The English speakers were able to differentiate the taste of MSG from that of the other taste samples, but they had no single expression to describe it. In fact, they used expressions that bore little resemblance to each other and that would not be classified as basic tastes. They described it as ‘salty,’ while noting that it was not the same as ordinary saltiness, but they also used descriptors including ‘indefinite,’ ‘fishy,’ ‘beef bouillon,’ and so on. The majority of Japanese, however, linked the taste of MSG to the word umami or expressions closely related to umami, such as dashi (a soup stock), although several of them also said ‘salt-like.’ Many used the word Ajinomoto, which is the trade name for a common MSG taste enhancer.

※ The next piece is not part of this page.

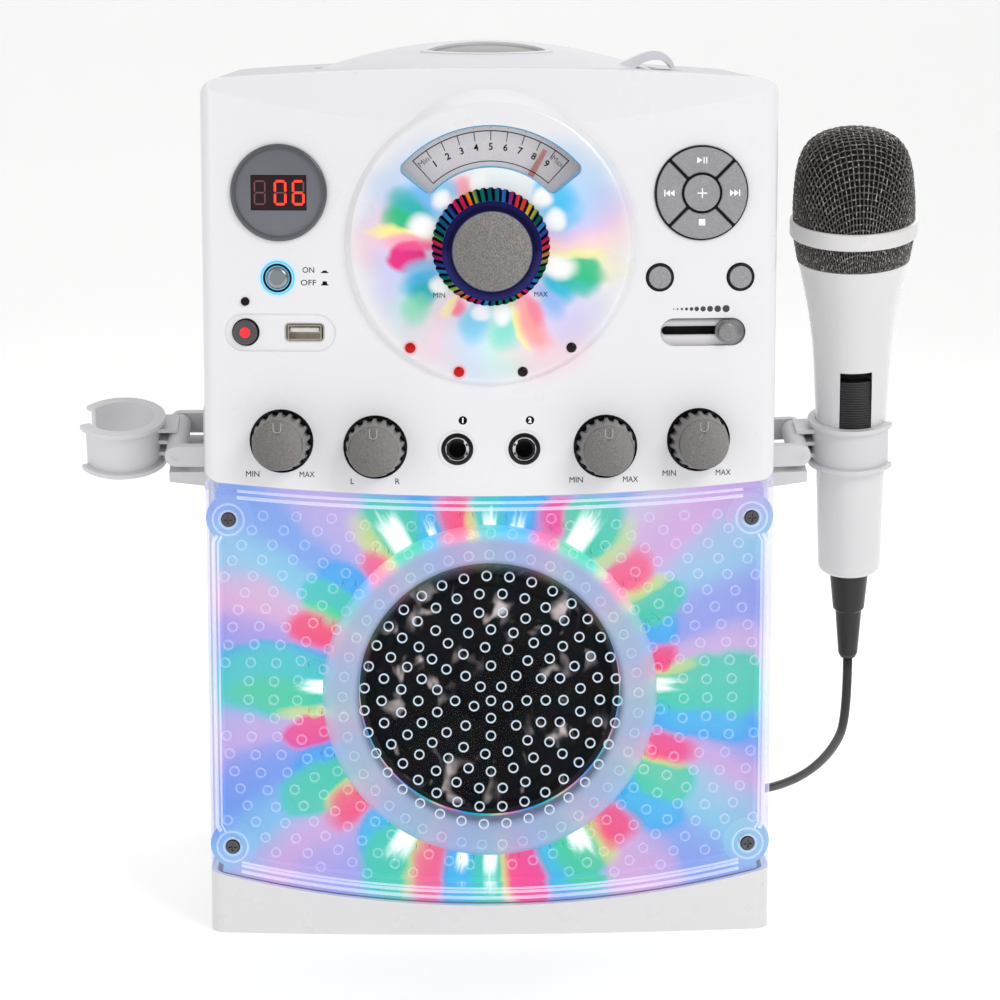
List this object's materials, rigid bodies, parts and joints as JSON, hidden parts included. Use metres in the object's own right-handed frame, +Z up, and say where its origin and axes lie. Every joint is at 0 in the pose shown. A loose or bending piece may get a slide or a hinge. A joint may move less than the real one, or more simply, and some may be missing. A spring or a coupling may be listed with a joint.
{
  "type": "karaoke machine",
  "caption": "Upright tabletop karaoke machine with a hinged top disc lid, control panel, lit speaker behind a clear front, side microphone rings and a corded microphone.",
  "frame": {"origin": "on the flat underside of the base, below the middle of the cabinet", "axes": "+Z up, -Y out of the front panel, +X to the right seen from the front"},
  "size_m": [0.3386, 0.304, 0.3519],
  "materials": {
    "cabinet_white": "satin moulded white",
    "cover_grey": "satin moulded light grey",
    "panel_white": null,
    "plinth_white": "glossy moulded white",
    "lid_white": "satin moulded white",
    "window_clear": "clear acrylic",
    "foot_rubber": "matt",
    "clear_front": "clear acrylic with moulded bumps",
    "screw_steel": "plated",
    "pin_steel": "plain",
    "reflector_grey": "frosted reflective",
    "ring_frosted": "frosted light grey",
    "board_green": "circuit board",
    "lamp_clear": "clear lamp bodies",
    "basket_black": "pressed steel, black",
    "cone_black": "doped paper",
    "bezel_grey": "dark grey",
    "display_red": "smoked digit window",
    "dial_grey": null,
    "dial_clear": "smoked clear scale",
    "knob_metal": "speckled metallic cap",
    "pointer_red": "red",
    "knob_grey": "knurled grey",
    "button_grey": "satin grey",
    "slider_grey": "satin grey",
    "power_metal": "domed metallic",
    "record_grey": "dark grey with a red dot",
    "usb_chrome": "plated shell",
    "jack_black": "black body",
    "led_red": "coloured lens",
    "well_black": "moulded dark",
    "motor_steel": "pressed steel",
    "hub_black": "moulded dark",
    "disc_mirror": "blank optical disc",
    "pickup_black": "moulded dark",
    "clip_grey": "satin moulded light grey",
    "mic_white": "glossy white",
    "switch_black": "ribbed black",
    "band_white": "glossy white",
    "mesh_black": "woven steel mesh",
    "capsule_black": "foam and capsule",
    "relief_rubber": "ribbed",
    "cable_black": "satin",
    "plug_black": "moulded handle",
    "socket_black": "black inserts"
  },
  "bodies": {
    "cabinet": {"base_plinth": "plinth_white", "clear_grille": "clear_front", "control_board": "board_green", "control_panel": "panel_white", "disc_motor": "motor_steel", "disc_well": "well_black", "display_bezel": "bezel_grey", "display_module": "display_red", "grille_screws": "screw_steel", "holder_brackets": "cabinet_white", "holder_pins": "pin_steel", "indicator_leds": "led_red", "led_lamps": "lamp_clear", "led_ring_board": "board_green", "light_reflector": "reflector_grey", "main_board": "board_green", "mic_cable": "cable_black", "mic_cable_coil": "cable_black", "mic_jacks": "jack_black", "mic_plug": "plug_black", "rear_cabinet": "cabinet_white", "rear_sockets": "socket_black", "right_mic_clip": "clip_grey", "rubber_feet": "foot_rubber", "speaker_basket": "basket_black", "speaker_cone": "cone_black", "speaker_ring": "ring_frosted", "top_cover": "cover_grey", "usb_port": "usb_chrome", "volume_dial_plate": "dial_grey", "volume_dial_window": "dial_clear"},
    "disc_lid": {"lid_shell": "lid_white", "lid_window": "window_clear"},
    "disc_spindle": {"disc_hub": "hub_black", "karaoke_disc": "disc_mirror"},
    "pickup_sled": {"laser_pickup": "pickup_black"},
    "volume_knob": {"volume_knob": "knob_metal"},
    "volume_pointer": {"volume_pointer": "pointer_red"},
    "voice_knob": {"voice_knob": "knob_grey"},
    "balance_knob": {"balance_knob": "knob_grey"},
    "echo_knob": {"echo_knob": "knob_grey"},
    "mic_level_knob": {"mic_level_knob": "knob_grey"},
    "light_slider": {"light_slider": "slider_grey"},
    "power_button": {"power_button": "power_metal"},
    "record_button": {"record_button": "record_grey"},
    "play_button": {"play_button": "button_grey"},
    "back_button": {"back_button": "button_grey"},
    "forward_button": {"forward_button": "button_grey"},
    "stop_button": {"stop_button": "button_grey"},
    "skip_button": {"skip_button": "button_grey"},
    "source_button": {"source_button": "button_grey"},
    "repeat_button": {"repeat_button": "button_grey"},
    "left_mic_clip": {"left_mic_clip": "clip_grey"},
    "microphone": {"mic_handle": "mic_white", "mic_band": "band_white", "mic_grille": "mesh_black", "mic_capsule": "capsule_black", "mic_strain_relief": "relief_rubber"},
    "mic_switch": {"mic_switch": "switch_black"}
  },
  "joints": [
    {"name": "lid_hinge", "type": "hinge", "parent": "cabinet", "child": "disc_lid", "pos_m": [0, 0.0865, 0.3396], "axis": [-1, 0, 0], "range_deg": [0, 78]},
    {"name": "disc_spin", "type": "hinge", "parent": "cabinet", "child": "disc_spindle", "pos_m": [0, 0.008, 0.33], "axis": [0, 0, 1], "continuous": true},
    {"name": "pickup_travel", "type": "slide", "parent": "cabinet", "child": "pickup_sled", "axis": [0, -1, 0], "range_m": [-0.006, 0.03]},
    {"name": "volume_turn", "type": "hinge", "parent": "cabinet", "child": "volume_knob", "pos_m": [0, -0.1, 0.2743], "axis": [0, 1, 0], "range_deg": [-238, 41]},
    {"name": "volume_pointer_turn", "type": "hinge", "parent": "cabinet", "child": "volume_pointer", "pos_m": [0, -0.0985, 0.2743], "axis": [0, 1, 0], "range_deg": [-72.3, 12.5]},
    {"name": "voice_turn", "type": "hinge", "parent": "cabinet", "child": "voice_knob", "pos_m": [-0.0814, -0.09672, 0.1984], "axis": [0.0803, 0.9968, 0], "range_deg": [-140, 140]},
    {"name": "balance_turn", "type": "hinge", "parent": "cabinet", "child": "balance_knob", "pos_m": [-0.0449, -0.099, 0.1962], "axis": [0.0444, 0.999, 0], "range_deg": [-140, 140]},
    {"name": "echo_turn", "type": "hinge", "parent": "cabinet", "child": "echo_knob", "pos_m": [0.0447, -0.09901, 0.1962], "axis": [-0.0442, 0.999, 0], "range_deg": [-140, 140]},
    {"name": "mic_level_turn", "type": "hinge", "parent": "cabinet", "child": "mic_level_knob", "pos_m": [0.0812, -0.09674, 0.1984], "axis": [-0.0801, 0.9968, 0], "range_deg": [-140, 140]},
    {"name": "light_slide", "type": "slide", "parent": "cabinet", "child": "light_slider", "axis": [0.9959, 0.0902, 0], "range_m": [-0.0208, 0.0024]},
    {"name": "power_press", "type": "slide", "parent": "cabinet", "child": "power_button", "axis": [0.081, 0.9967, 0], "range_m": [0, 0.0008], "stiffness_N_per_m": 300, "springref_m": -0.001},
    {"name": "record_press", "type": "slide", "parent": "cabinet", "child": "record_button", "axis": [0.0936, 0.9956, 0], "range_m": [0, 0.0008], "stiffness_N_per_m": 300, "springref_m": -0.001},
    {"name": "play_press", "type": "slide", "parent": "cabinet", "child": "play_button", "axis": [-0.0803, 0.9968, 0], "range_m": [0, 0.0008], "stiffness_N_per_m": 300, "springref_m": -0.001},
    {"name": "back_press", "type": "slide", "parent": "cabinet", "child": "back_button", "axis": [-0.0803, 0.9968, 0], "range_m": [0, 0.0008], "stiffness_N_per_m": 300, "springref_m": -0.001},
    {"name": "forward_press", "type": "slide", "parent": "cabinet", "child": "forward_button", "axis": [-0.0803, 0.9968, 0], "range_m": [0, 0.0008], "stiffness_N_per_m": 300, "springref_m": -0.001},
    {"name": "stop_press", "type": "slide", "parent": "cabinet", "child": "stop_button", "axis": [-0.0803, 0.9968, 0], "range_m": [0, 0.0008], "stiffness_N_per_m": 300, "springref_m": -0.001},
    {"name": "skip_press", "type": "slide", "parent": "cabinet", "child": "skip_button", "axis": [-0.0803, 0.9968, 0], "range_m": [0, 0.0008], "stiffness_N_per_m": 300, "springref_m": -0.001},
    {"name": "source_press", "type": "slide", "parent": "cabinet", "child": "source_button", "axis": [-0.0647, 0.9979, 0], "range_m": [0, 0.0008], "stiffness_N_per_m": 300, "springref_m": -0.001},
    {"name": "repeat_press", "type": "slide", "parent": "cabinet", "child": "repeat_button", "axis": [-0.0955, 0.9954, 0], "range_m": [0, 0.0008], "stiffness_N_per_m": 300, "springref_m": -0.001},
    {"name": "left_clip_fold", "type": "hinge", "parent": "cabinet", "child": "left_mic_clip", "pos_m": [-0.1265, -0.02984, 0.19053], "axis": [0, 0.9483, 0.3173], "range_deg": [0, 85]},
    {"name": "mic_lift", "type": "slide", "parent": "cabinet", "child": "microphone", "axis": [-0.034, -0.2163, 0.9757], "range_m": [0, 0.1]},
    {"name": "mic_switch_slide", "type": "slide", "parent": "microphone", "child": "mic_switch", "axis": [-0.034, -0.2163, 0.9757], "range_m": [0, 0.003]}
  ],
  "couplings": [
    {"joint": "volume_pointer_turn", "follows": "volume_turn", "ratio": 0.3036}
  ]
}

Those Japanese subjects participating in the experiment who were professional tasters tended to employ the more scientific term umami. The researchers concluded that the differences between how the two experimental groups described tastes were not attributable to physiological mechanisms or underlying sensory concepts. Culture, rather than language, was the determining factor in the number of basic tastes that were clearly associated with a single word.

▶ Examples of raw products that most people would, without any hesitation, associate with one of the four classic basic tastes. Sour: red currants with crème fraîche. Sweet: melon with honey. Salty: oysters and sea asparagus (sea beans). Bitter: radicchio and walnuts.
There is still another quality, which is quite distinct from all these [sweet, sour, bitter, briny] and which must be considered primary, because it cannot be produced by any combination of other qualities.... It is usually so faint and overshadowed by other stronger tastes that it is often difficult to recognize it unless the attention is specially directed toward it... For this taste quality the name ‘glutamic taste’ [umami] is proposed.
これらの味とは全く別の、そして他の味を如何に組合わせても作ることができないことから、本源的とみなければならない別の味がある。その味は通常非常に弱く、他の強い味によってボカされるので特に注意をそれに向けないと識別することがむずかしい。私はこの味に「グルタミン酸の味 という名称をつけようと思う。